Wildfire is the most important disturbance agent in boreal forests. Fire and post-fire succession are linked to diverse changes in ecosystem function and structure shaping land-atmosphere interactions for decades after the disturbance event. However, how wildfire disturbance alters differences between land surface and air temperatures in boreal forests still remains uncertain hampering our understanding of near-surface climate impacts of wildfires. Here, we analyse surface energy balance observations from 17 eddy covariance flux tower sites across fire disturbance chronosequences in the North American boreal biome to identify the main drivers of post-fire changes in land surface-air temperature gradients. We use 102 years of observations to quantify winter and summer changes in important ecosystem properties such as evaporative fraction, aerodynamic conductance, and albedo following stand-replacing fire disturbances.
Results/Conclusions
In the summer, we find that the surface-air temperature gradient increases after the fire disturbance while, in the winter, the temperature gradient decreases.
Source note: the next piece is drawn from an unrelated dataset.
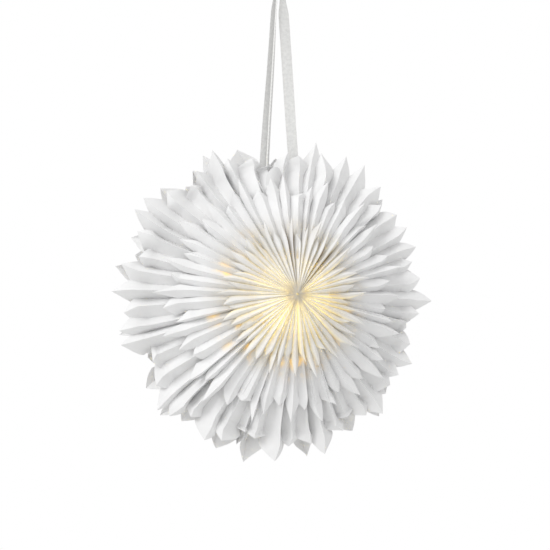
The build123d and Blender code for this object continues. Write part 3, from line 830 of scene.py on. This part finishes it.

Decreased aerodynamic conductance contributes mainly to the post-fire surface heating in the summer while increasing albedo mainly explains winter cooling. Evaporative fraction increases initially in the first few decades after the post-fire disturbance. However, during drought years, the evaporative fraction declines rapidly during the same period. Our results provide important insights into fire impacts on ground thermal regimes in boreal forests and highlight the reduced capacity of post-fire forests to reduce land surface temperatures during heatwave events while cooling the land surface during the winter.